McKeady

McKeady
This name is an Anglicized form of the old Gaelic Mac Ceadaigh. The Gaelic prefix "mac" means "son of ", plus the personal byname Ceadach from "Cead", hundred, and originally given as a nickname to one who claimed to have fought in a hundred battles. Conn Cead Cathaing i.e. Conn of the Hundred Battles, a 4th Century High King of Ireland, is a remote ancestor. The name Ceadach was also popular with the great O' Mores, leading sept of the "Seven Septs of Leix", with whom the McKeadys were closely associated. The Leinster M(a)cKeadys were followers of the Irish rebel Rory O' More who commanded the Irish forces of Leix and Offaly in the risings of 1641 and 1643. Another branch of the sept were located in Connacht and the name appears both as MacKeady and O' Keddy in the 16th Century Fiants Records of Co.

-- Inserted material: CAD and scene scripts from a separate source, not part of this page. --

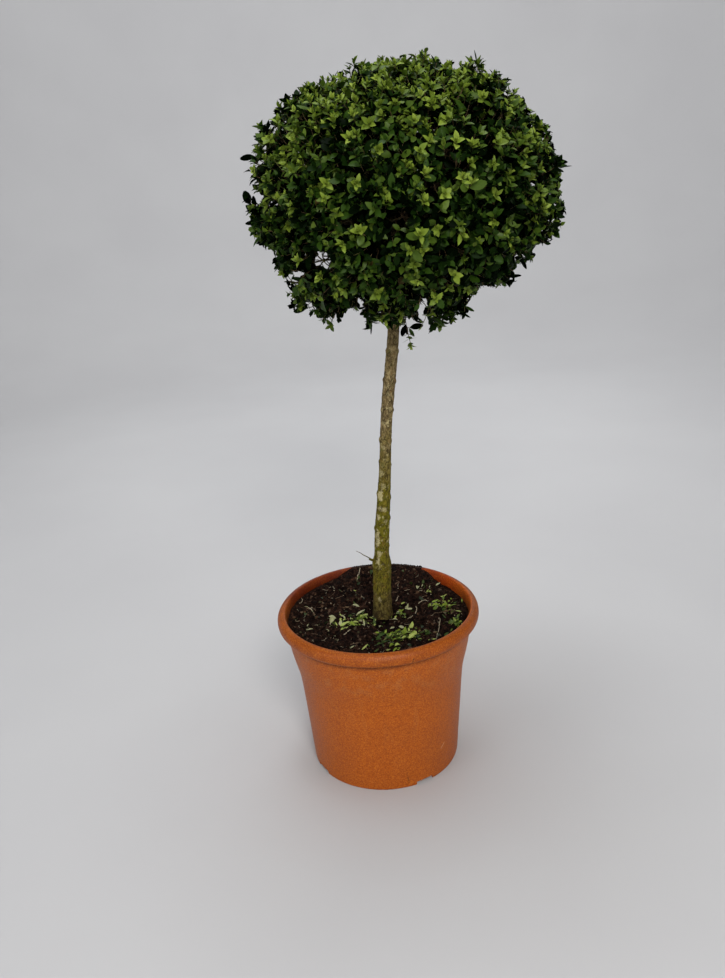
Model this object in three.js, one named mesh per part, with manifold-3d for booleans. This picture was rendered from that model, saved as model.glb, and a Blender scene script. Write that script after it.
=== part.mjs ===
// A box ball clipped on a bare stem (a lollipop standard) in its nursery pot.
// Millimetres, +Z up. The origin is the centre of the pot's flat underside.
import * as THREE from 'three';
import { mergeVertices } from 'three/addons/utils/BufferGeometryUtils.js';
import Module from 'manifold-3d';

const wasm = await Module();
wasm.setup();

// ---------------------------------------------------------------- dimensions
const GAP = 0.3;                 // clearance between touching pieces

// pot: moulded plastic container, about ten litres
const POT_HEIGHT = 228.6;
const POT_RIM_R = 138.2;         // outermost radius of the rolled rim
const POT_RIM_INNER_R = 126.6;   // inner edge of the rim
const POT_RIM_DEPTH = 18;        // height of the rolled rim
const POT_COLLAR_TOP_R = 127.8;  // wall radius just under the rim
const POT_COLLAR_FOOT_R = 118.9; // foot of the wider collar
const POT_COLLAR_FOOT_Z = 158;
const POT_WAIST_R = 112.5;       // top of the plain tapered body
const POT_WAIST_Z = 146;
const POT_FOOT_R = 103.1;
const POT_WALL = 2.8;
const POT_FLOOR = 3.2;
const POT_SEGMENTS = 52;
const NOTCH_COUNT = 4;           // drainage notches in the foot
const NOTCH_FIRST_DEG = -61.5;   // measured from the front, towards +X
const NOTCH_WIDTH = 26;
const NOTCH_HEIGHT = 6;
const NOTCH_DEPTH = 17;          // measured inwards from the foot's edge
const DRAIN_WIDTH = 12;
const DRAIN_LENGTH = 6;

// compost
const COMPOST_LEVEL = 212;       // level where the stem stands
const COMPOST_MOUND = 11;        // rise of the heap against the back wall
const COMPOST_MOUND_AT = [28, 112];
const COMPOST_MOUND_SPREAD = 42;
const COMPOST_BACK_LEFT_RISE = 5;

// stem
const STEM_FOOT = [6.6, 4];
const STEM_FORK_Z = 641;
const STEM_LEAN = 39.6;          // sideways travel from foot to fork
const STEM_LEAN_POWER = 1.5;     // the lean grows upwards
const STEM_LOWER_D = 25.0;       // below the old knot
const STEM_UPPER_D = 20.0;       // just above the old knot
const STEM_FORK_D = 14.6;
const STEM_KNOT_Z = 292;
const STEM_KNOT_SWELL = 1.6;
const STEM_FLARE = 2.4;          // extra diameter at the root flare
const STEM_HEAD_D = 20;          // swollen head from which the boughs part
const STEM_SIDES = 18;
const STEM_RINGS = 27;
const STUB_LENGTH = 7;           // stub of a lost side shoot, at the knot
const STUB_D = 3.8;

// boughs: four round the head and a leader
const BOUGH_COUNT = 5;
const BOUGH_D = 8.6;
const BOUGH_TIP_D = 6.2;
const BOUGH_REACH = 44;
const BOUGH_SIDES = 10;
const BOUGH_RINGS = 6;

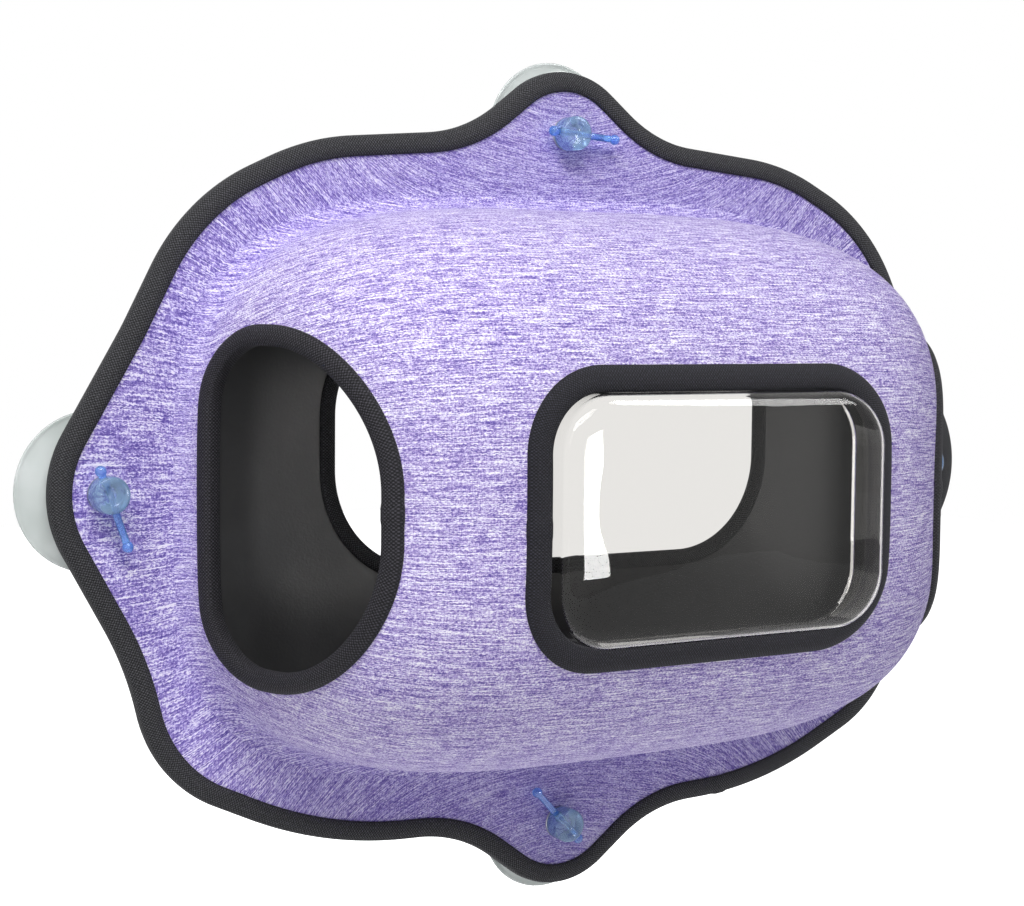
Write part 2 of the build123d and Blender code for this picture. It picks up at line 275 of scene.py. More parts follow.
def ring_turns(count):
    """Angles of the superellipse at which its points lie evenly round the bubble's foot."""
    dense = np.linspace(0, 2 * math.pi, fine_steps * 3 // 2 + 1)
    a, b, power = bubble_section(np.array(0.0), 0.0)
    x, z = unit_ring(dense, power)
    run = np.concatenate([[0], np.cumsum(np.hypot(np.diff(x * a), np.diff(z * b)))])
    return np.interp(np.linspace(0, run[-1], count + 1), run, dense)


def rim_reach(x, z, inset):
    """Distance from the pod's middle to the flange's edge, in the direction of each point."""
    edge = flange_loop + flange_inward * inset
    angle = np.arctan2(edge[:, 1], edge[:, 0])
    order = np.argsort(angle)
    reach = np.hypot(*edge[order].T)
    return np.interp(np.arctan2(z, x), angle[order], reach, period=2 * math.pi)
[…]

Galway, however, by 1793 only the form Keady was recorded in the parish of Moycullen, Co. Galway. Keady is also the name of a leading Corca Laoidhe (South-West Cork) sept whose name is written as MacCeidigh in the Gaelic. The first recorded spelling of the family name is shown to be that of MacKeady, which was dated circa 1558, "Elizabethan Fiants Records" of Leix, during the reign of Queen Elizabeth 1, "Good Queen Bess", 1558 - 1603. Surnames became necessary when governments introduced personal taxation. In England this was known as Poll Tax. Throughout the centuries, surnames in every country have continued to "develop" often leading to astonishing variants of the original spelling.

Surnames reference. 2013.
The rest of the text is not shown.